Claudia Cardinale, a star of Italian Neo-Realist cinema, had less purr than Sophia Loren, less sauce than Gina Lollobrigida, but had more girl-next-door charm than both of them put together.
She was just of a different mould. She was more likely what the Italian boy on screen would take home to his Italian mamma, and with her nod, get her to drive pillion on his scooty all over Rome. However, she could also play a post-war European glamour girl.
Cardinale, who had been living in Nemours, south of Paris, died at age 87 on September 23. The leading ladies of films by Italian masters of the 1960s and the 1970s, Luchino Visconti (The Leopard, Sandra, Rocco and His Brothers), Federico Fellini (8½) and Sergio Leone (Once Upon a Time in the West), and other great European auteurs such as Werner Herzog (Fitzcarraldo), she had headlined more than 150 films in her six-decade career in Europe.

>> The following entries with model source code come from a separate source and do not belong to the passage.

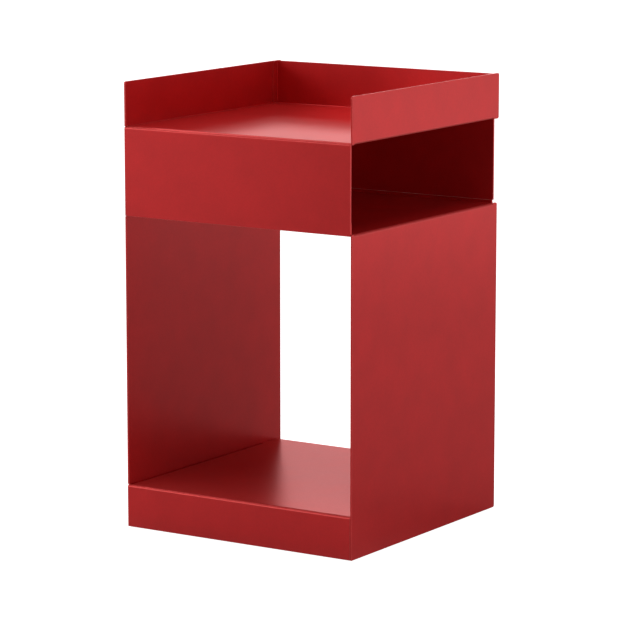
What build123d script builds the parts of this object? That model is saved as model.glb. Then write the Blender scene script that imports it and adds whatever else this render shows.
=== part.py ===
from build123d import *
import os

# Side table of folded sheet steel, powder-coated. An open-fronted tray sits over a pocket that opens
# to the right, and over a tall bay that is open at the front and the back and ends in a plinth.
# X runs to the right, Y from the front to the back and Z up. The origin is on the floor, midway
# across the width and midway along the tray's side rims.

# Sheet
sheet = 2.5              # thickness of every blank
bend_radius = 1.0        # inside radius of every fold
corner_radius = 3.0      # rounding of the free corners that a hand meets
return_flange = 15.0     # hidden flanges that carry the welds
seam = 0.5               # gap between two edges that meet at a corner

# Overall sizes
width = 355.0            # across the side panels
depth = 370.0            # length of the tray's side rims
height = 600.0           # floor to the top of the side rims

# The bay takes the height that these leave
rim_height = 59.0        # side rims above the tray's floor
pocket_height = 114.0    # clear height between the pocket's floor and the tray
plinth_height = 59.0     # floor of the room to the floor of the bay
foot_gap = 1.5           # floor of the room to the lower edges of the steel

# Setbacks from the rear ends of the side rims
panel_setback = 3.0      # side panels
back_inset = 10.5        # outer face of the back wall, the back rim and the rear apron

# Tray and pocket
rim_return = 12.0        # flanges folded forward from the back rim's ends, flat against the side rims
upstand_height = 4.0     # the pocket floor's rear upstand, which the back wall stands over
wall_gap = 0.2           # between the upstand and the back wall

# Feet
foot_plate_size = 38.0
foot_plate_flange = 22.0
foot_inset = 24.0        # glide's axis from the outer faces
glide_radius = 12.0
glide_head = 7.0         # floor of the room to the underside of the foot plate
glide_edge = 1.2         # rounding of the glide's lower edge
stem_radius = 4.0
stem_clearance = 0.1     # radial, between the stem and its hole
stem_length = 9.0        # above the underside of the foot plate
barb_height = 3.0        # tapered tip that snaps over the foot plate
barb_step = 0.8          # how far the tip's base stands out past the stem
slot_width = 2.0         # slot that lets the tip squeeze through the hole

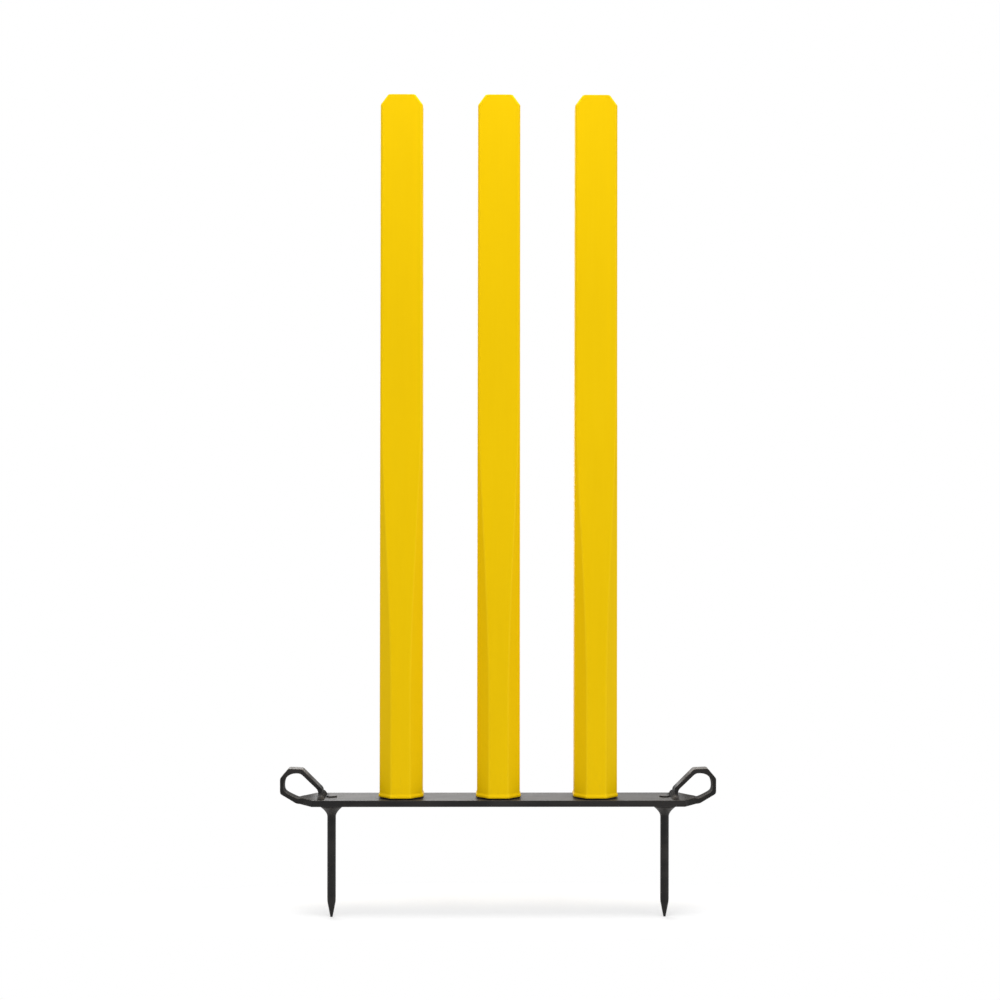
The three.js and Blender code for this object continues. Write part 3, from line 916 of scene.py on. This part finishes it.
spike = {
    "length": 114.5,
    "rod": 8.6,
    "point": 16.0,  # length of the cone
    "tip": 2.2,  # its width at the end
    "tipPole": 0.2,  # radius of the ring at the tip's middle
    "pointCuts": [0.5, 3.0],
    "cutSteps": 5,
    "collar": 23.0,
    "collarRim": 3.5,
    "rimRise": 0.4,  # from the flare's top to the rim
    "rimInset": 4.0,  # from the rim to the ring next to the middle
    "rimCut": 0.6,
    "flareLength": 10.0,
    "flarePower": 1.85,
    "flareLead": 1.0,  # from the rod's last ring to the flare
    "flareSteps": 14,
    "lineStep": 3.0,
    "gap": 0.1,  # to the bar
    "around": 48,
}
rivet = {
    "diameter": 10.6,
    "height": 1.2,
    "rimShare": 0.92,  # of the height, at the rim
    "sink": 0.8,  # into the bar
    "cuts": [0, 0.22, 1.0],
    "cutSteps": 5,
    "around": 48,
    "wear": 0.4,
}


def spikeSurface(centre):
    # Turned round Z: a cone point, a straight rod, a flare whose radius grows as a power of its height, a
    # rim.
    s = spike
    rod, collar = s["rod"] / 2, s["collar"] / 2
    up = np.linspace(0, 1, s["flareSteps"])
    flareRadius = rod + (collar - rod) * up ** s["flarePower"]
    flareHeight = -s["collarRim"] - s["flareLength"] * (1 - up)
    point = [
        (s["tipPole"], -s["length"]),
        (s["tip"] / 2, -s["length"]),
        (rod, s["point"] - s["length"]),
        (rod, flareHeight[0] - s["flareLead"]),
    ]
    rim = [(collar, s["rimRise"] - s["collarRim"]), (collar, -s["gap"]), (collar - s["rimInset"], -s["gap"])]
    flare = np.stack([flareRadius, flareHeight], -1)
    parts = [roundLine(point, s["pointCuts"], s["cutSteps"]), flare, roundLine(rim, s["rimCut"])]
    profile = refine(distinct(np.concatenate(parts)), s["lineStep"])
    # painted light, rising over the lower half of the flare and full above it
    forged = smoothRise(profile[:, 1], flareHeight[0], flareHeight[0] + s["flareLength"] / 2)
    return closedSurface(turned(profile, (centre, 0, 0), "Z", s["around"]), forged=forged[:, None])


def rivetSurface(centre):  # a low round head on the bar, turned round Z
    r = rivet
    seat = barTop + spike["gap"]
    radius = r["diameter"] / 2
    corners = [
        (poleRadius, seat - r["sink"]),
        (radius, seat - r["sink"]),
        (radius, seat + r["height"] * r["rimShare"]),
        (radius / 2, seat + r["height"]),
        (poleRadius, seat + r["height"]),
    ]
    return turnedSurface(corners, r, (centre, 0, 0), "Z")


def makeSpikes():
    for name in sides:
        low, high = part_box(f"{name}_spike")
        centre = (low.x + high.x) / 2 / mm
        skins = [spikeSurface(centre), rivetSurface(centre)]
        makePiece(f"{name}_ground_spike", skins, "base", "coated_steel", f"{name}_spike")


makeSpikes()
print("Spikes made")


# Foot pads

pad = {
    "top": 7.55,
    "grow": -0.7,  # past the stump's octagon
    "hole": 15.0,
    "edgeCut": 0.35,
    "cornerCut": 1.4,
}


def padSurface(centre):
    # An octagonal plate with a round hole: the grid runs from the hole's edge to the plate's edge and
    # back, at hole + share * (outline - hole).
    low, high = barTop + touchGap, pad["top"]
    corners = octagon(np.array([low, high]), np.full(2, pad["grow"]), np.zeros(2))
    outline = roundRings(corners, np.full(corners.shape[:2], pad["cornerCut"]))[0]
    angle = np.arctan2(outline[:, 1], outline[:, 0])
    hole = pad["hole"] / 2 * np.stack([np.cos(angle), np.sin(angle)], -1)
    cut = pad["edgeCut"]
    inner = 1 - cut / (stump["footAcross"] / 2 - pad["hole"] / 2)
    rows = [(0, low), (inner, low), (1, low + cut), (1, high - cut), (inner, high), (0, high)]
    share, z = np.array(rows).T
    plan = hole[None] * (1 - share[:, None, None]) + outline[None] * share[:, None, None]
    level = np.broadcast_to(z[:, None, None], (*plan.shape[:2], 1))
    return closedSurface(np.concatenate([plan, level], -1) + [centre, 0, 0], endless=True)


def makePads():
    for name, centre in stumpPlaces.items():
        makePiece(f"{name}_rubber_pad", [padSurface(centre)], "base", "rubber", f"{name}_foot_pad")


makePads()
print("Foot pads made")


# Eye bolts, washers and lock nuts

bolt = {
    "shank": 6.0,
    "end": -3.2,
    "flange": 12.0,
    "flangeHeight": 2.0,
    "neckFoot": 2.2,  # the neck's two radii
    "neckTop": 1.4,
    "neckHeight": 1.2,
    "cuts": [0.5, 0.1, 0.25, 0.6, 0.7, 0.4],
    "cutSteps": 4,
    "around": 40,
    "eyeInner": 7.6,
    "eyeWire": 3.6,
    "eyeSink": 0.6,
    "eyeSteps": 48,
    "eyeSides": 20,
    "wear": 0.2,
}
washer = {"diameter": 13.0, "hole": 6.6, "thickness": 0.7, "cut": 0.15, "around": 48, "wear": 0.15}
nut = {
    "across": 10.0,
    "hole": 6.6,
    "holeCut": 0.35,
    "coneShare": 0.97,  # of the way from the middle to a flat
    "coneAngle": 30.0,  # degrees
    "coneRise": 0.75,
    "coneSteps": 4,
    "around": 96,
    "wear": 0.15,
}
eyeRadius = (bolt["eyeInner"] + bolt["eyeWire"]) / 2
eyeHeight = barTop + bolt["flangeHeight"] + eyeRadius + bolt["eyeWire"] / 2 - bolt["eyeSink"]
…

Hollywood, too, came calling -- she is remembered for the comedy classic The Pink Panther, in which she played a princess with a jewel, whom the thief-hero (David Niven) is after. Cardinale, reportedly, loved Niven’s observation about her—“along with spaghetti, Claudia, you're Italy's greatest invention”.
The matinee idols of cinema, Jean-Paul Belmondo, Marcello Mastroianni, Rock Hudson, Alain Delon, Burt Lancaster were her co-stars—though in most of their films, her screen time wasn’t much. But she registered, she had presence, and she had range, playing prostitute, a con woman, a woman in an incestuous relationship, and every kind of romantic woman.
Cardinale also held her own in the age of Loren, Anita Ekberg and Brigitte Bardot. If beauty is one of the highest of romantic ideals, Cardinale played women who seemed attainable. She was Everyman's sweetheart.
She was also a director’s actor. While simultaneously shooting Fellini’s 81/2 and Visconti’s classic The Leopard simultaneously, Cardinale dyed her hair brunette for Visconti, and for Fellini, she dyed it again -- blonde.
Visconti taught her to be beautiful before the camera, with mystery. One of the films where this is very evident is Sandra, a re-working of the Greek story of Electra and Orestes, a sister-brother duo driven by anger and revenge. Sandra’s return to the family villa, where ancient family secrets lie suppressed, is played by Cardinale with Gothic gloom and an animal-like menace.
On her passing, her agent Laurent Savry told AFP: “She leaves us the legacy of a free and inspired woman, both as a woman and as an artiste.”